Una di queste cifre, per l’esattezza, 2685, è legata a un momento particolare: nel 1811, il marchese Emmanuel de Grouchy, generale dell’esercito napoleonico, eroe in battaglia e grande stratega, si recava dal maestro per acquistare un orologio a ripetizione. Breguet, con un’attitudine quasi psicologica che mostrava nei confronti dei suoi selezionati clienti, pensò di creare un oggetto assolutamente originale. Dal codice 2685, nasceva un orologio a ripetizione con pulsante a corona, quadrante d’argento “a grano d’orzo” e catena d’oro, stimato 3.600 franchi, destinato a entrare nella storia.

E dal codice 2685, la Maison Breguet, da laboratorio artigianale, si trasformava in grande atelier. Già nel 1787 erano stati adottati i rubini a rendere più efficaci i meccanismi; nel 1795 era stato creato il calendario perpetuo per le fasi lunari, mentre, tre anni dopo, si preparerà la tecnica per segnare i secondi, una vera innovazione per l’epoca. Si perfezionavano aspetto estetico e cura del manufatto artigianale, lo stile e il disegno delle casse, realizzate sempre in metallo prezioso e valorizzate dalle lancette a pommes in metallo brunito.

Da Versailles a oggi, poco è mutato nello stile della Maison.
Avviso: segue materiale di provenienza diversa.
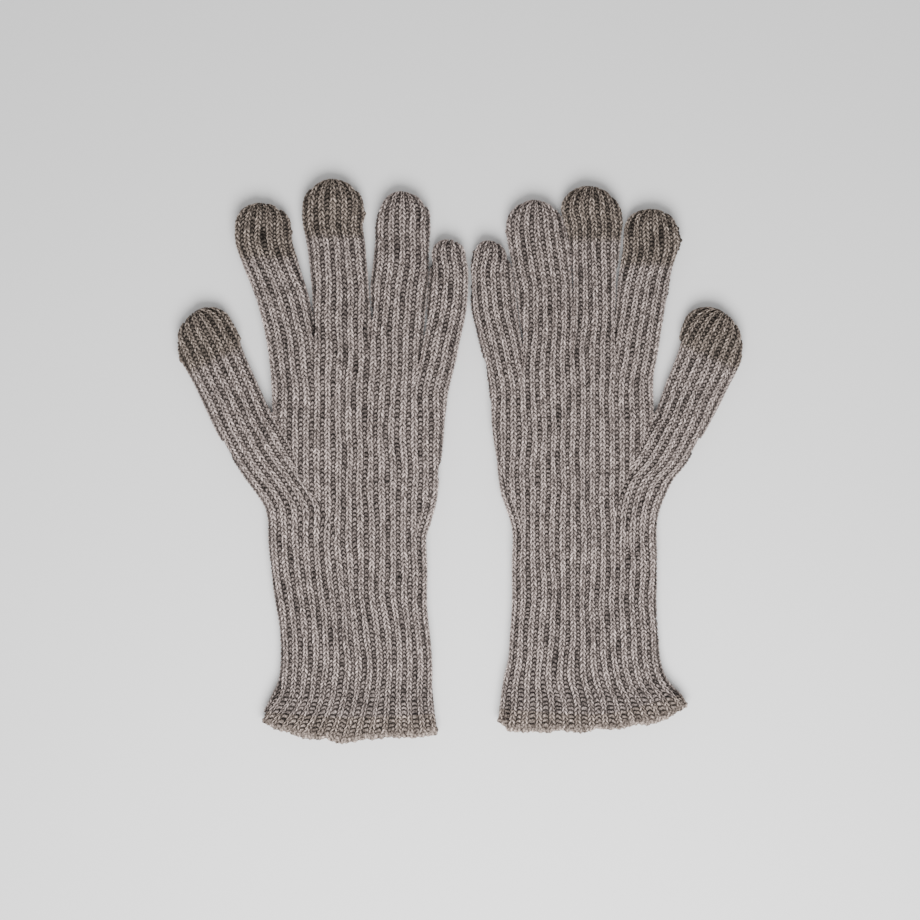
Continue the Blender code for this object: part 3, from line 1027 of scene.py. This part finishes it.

Tutti i nomi del gotha internazionale, dalle teste coronate ai politici, dagli scrittori ai musicisti, sono stati accomunati dalla passione di un orologio Breguet: da Napoleone, allo zar Alessandro, dalla regina Vittoria ad Arthur Rubinstein, da Alexandre Dumas a Sir Winston Churchill.

Primo attore di questa grande e singolare storia è il lavoro di matrice artigianale come l’aveva voluto il maestro, Abraham – Louis Breguet, nel 1775. Nel laboratorio di L’Abbaye, in Vallée de Joux (Svizzera), gli orologiai ripetono i medesimi gesti con la competenza dei loro precursori di due secoli fa.  Sono operazioni accuratissime che richiedono perizia e una straordinaria cura per il dettaglio; anche lo scarto di un millimetro può fare la differenza, non sono tollerate manchevolezze, seppur insignificanti.

Di sicuro ciò non rappresenta un problema per i virtuosi dell’orologeria Breguet, maestria e raffinatezza si riflettono in ogni particolare, nei meccanismi perfetti, nel design, nei modelli storici dell’antico atelier come nell’attuale, di Vallée de Joux.